Additionally, make sure your client understands the deal and any settlement they enter into. In addition to meeting with the client, you may want to explain it to the client in writing. Plaintiffs' attorneys are, more than ever, claiming that their clients were not properly explained the details and nuances and ramifications of a deal or settlement; they cite to Cottone v. Fox Rothschild, 2014 WL 4287002, in the process. When a judge or jury needs to decide whether a particular provision was explained to the client, and the lawyer is relying on her recollection and testimony that she did so advise the client of a particular paragraph at an in-person meeting, and the client denies the advice was given (even though it was), how is the trier-of-fact supposed to make that determination without written evidence?
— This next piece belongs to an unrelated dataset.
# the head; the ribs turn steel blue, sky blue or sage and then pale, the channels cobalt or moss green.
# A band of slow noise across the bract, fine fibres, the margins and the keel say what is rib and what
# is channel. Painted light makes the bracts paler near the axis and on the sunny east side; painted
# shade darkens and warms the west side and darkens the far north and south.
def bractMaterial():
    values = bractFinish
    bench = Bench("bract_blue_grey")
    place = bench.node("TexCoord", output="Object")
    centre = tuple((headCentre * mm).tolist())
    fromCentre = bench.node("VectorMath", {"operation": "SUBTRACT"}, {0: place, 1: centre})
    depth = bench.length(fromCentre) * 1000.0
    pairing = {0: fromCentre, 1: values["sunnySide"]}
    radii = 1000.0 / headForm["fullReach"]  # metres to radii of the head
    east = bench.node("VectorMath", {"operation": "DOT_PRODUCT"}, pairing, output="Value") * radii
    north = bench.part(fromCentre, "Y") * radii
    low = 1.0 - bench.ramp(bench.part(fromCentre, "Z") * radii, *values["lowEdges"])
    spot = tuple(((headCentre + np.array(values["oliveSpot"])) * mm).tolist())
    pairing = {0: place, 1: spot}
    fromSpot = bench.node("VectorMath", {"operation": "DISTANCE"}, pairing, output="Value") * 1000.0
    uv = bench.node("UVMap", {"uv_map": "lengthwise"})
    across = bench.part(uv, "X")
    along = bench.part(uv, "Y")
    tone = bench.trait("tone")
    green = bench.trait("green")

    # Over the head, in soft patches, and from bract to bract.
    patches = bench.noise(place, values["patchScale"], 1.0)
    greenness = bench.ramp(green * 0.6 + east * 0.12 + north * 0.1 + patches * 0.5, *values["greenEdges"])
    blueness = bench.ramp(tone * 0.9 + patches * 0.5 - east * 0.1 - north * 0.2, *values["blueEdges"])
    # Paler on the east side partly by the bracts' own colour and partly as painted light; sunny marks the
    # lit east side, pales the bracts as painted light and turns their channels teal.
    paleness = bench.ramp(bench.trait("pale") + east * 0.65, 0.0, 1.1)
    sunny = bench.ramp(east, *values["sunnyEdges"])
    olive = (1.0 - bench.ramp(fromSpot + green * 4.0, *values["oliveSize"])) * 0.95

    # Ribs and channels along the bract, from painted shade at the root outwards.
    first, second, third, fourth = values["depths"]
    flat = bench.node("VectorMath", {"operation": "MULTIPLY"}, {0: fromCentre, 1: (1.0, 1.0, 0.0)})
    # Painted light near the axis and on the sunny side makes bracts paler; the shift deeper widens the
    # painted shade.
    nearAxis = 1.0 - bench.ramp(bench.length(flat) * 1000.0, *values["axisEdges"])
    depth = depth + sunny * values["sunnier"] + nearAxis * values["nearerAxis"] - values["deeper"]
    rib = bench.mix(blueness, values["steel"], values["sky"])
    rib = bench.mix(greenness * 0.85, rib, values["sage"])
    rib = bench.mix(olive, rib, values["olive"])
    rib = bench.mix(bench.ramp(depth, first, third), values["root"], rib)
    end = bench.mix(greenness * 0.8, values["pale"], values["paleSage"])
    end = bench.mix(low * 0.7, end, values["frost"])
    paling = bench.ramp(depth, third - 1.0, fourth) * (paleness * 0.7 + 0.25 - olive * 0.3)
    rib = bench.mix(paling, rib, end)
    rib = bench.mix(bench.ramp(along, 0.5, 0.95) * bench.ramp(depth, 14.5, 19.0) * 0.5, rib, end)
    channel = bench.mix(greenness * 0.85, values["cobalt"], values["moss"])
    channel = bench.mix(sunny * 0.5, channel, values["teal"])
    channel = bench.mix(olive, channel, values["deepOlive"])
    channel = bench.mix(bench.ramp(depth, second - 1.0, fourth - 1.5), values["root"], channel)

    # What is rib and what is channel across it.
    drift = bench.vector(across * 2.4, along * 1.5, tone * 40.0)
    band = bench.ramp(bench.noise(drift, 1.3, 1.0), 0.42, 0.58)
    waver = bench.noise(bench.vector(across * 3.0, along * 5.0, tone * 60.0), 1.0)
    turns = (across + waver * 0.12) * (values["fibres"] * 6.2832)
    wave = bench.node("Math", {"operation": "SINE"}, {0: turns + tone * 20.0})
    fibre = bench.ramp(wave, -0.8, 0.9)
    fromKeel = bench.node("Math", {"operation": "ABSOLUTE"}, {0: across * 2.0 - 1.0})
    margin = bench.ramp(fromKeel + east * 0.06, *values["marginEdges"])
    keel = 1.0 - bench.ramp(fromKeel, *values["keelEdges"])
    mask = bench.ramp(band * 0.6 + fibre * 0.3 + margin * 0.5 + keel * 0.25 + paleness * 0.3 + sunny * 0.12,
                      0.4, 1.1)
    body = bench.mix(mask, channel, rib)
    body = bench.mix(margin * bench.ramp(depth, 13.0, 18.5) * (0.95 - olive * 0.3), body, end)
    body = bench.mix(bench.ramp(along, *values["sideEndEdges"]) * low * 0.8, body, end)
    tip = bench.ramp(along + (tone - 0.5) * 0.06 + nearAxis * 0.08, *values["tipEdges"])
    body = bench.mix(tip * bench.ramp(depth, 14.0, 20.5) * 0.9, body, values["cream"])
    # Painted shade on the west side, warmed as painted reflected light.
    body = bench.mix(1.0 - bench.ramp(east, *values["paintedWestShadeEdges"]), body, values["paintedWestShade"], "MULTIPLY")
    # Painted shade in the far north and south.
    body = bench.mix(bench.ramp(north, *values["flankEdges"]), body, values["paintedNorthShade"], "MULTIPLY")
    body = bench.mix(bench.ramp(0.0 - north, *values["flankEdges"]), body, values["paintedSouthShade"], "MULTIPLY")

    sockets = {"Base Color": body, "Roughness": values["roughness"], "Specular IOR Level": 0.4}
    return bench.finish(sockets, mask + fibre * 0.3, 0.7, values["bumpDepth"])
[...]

Now, while a writing is preferred, it is understandable that not everything you do and say will be in writing to a client; but, to the extent you can memorialize contemporaneously your advice in a memo to file, email to a colleague or even a reference in your time sheet, it is better than having nothing. At the end of the day, if a client is willing to sue you even though you did nothing wrong and he is just upset as to how a deal or litigation ended up, it should not be surprising to you when his recollection becomes hazy or slanted toward his position.

These are only a few loss prevention tips. Unfortunately, in this day and age, an attorney cannot solely focus on providing clients with her best legal judgment and advice, and a mistake-free work product. Attorneys must be vigilant at all times to prepare a clean record of the advice they give, and the client's decisions, in order to protect themselves in case they do get sued.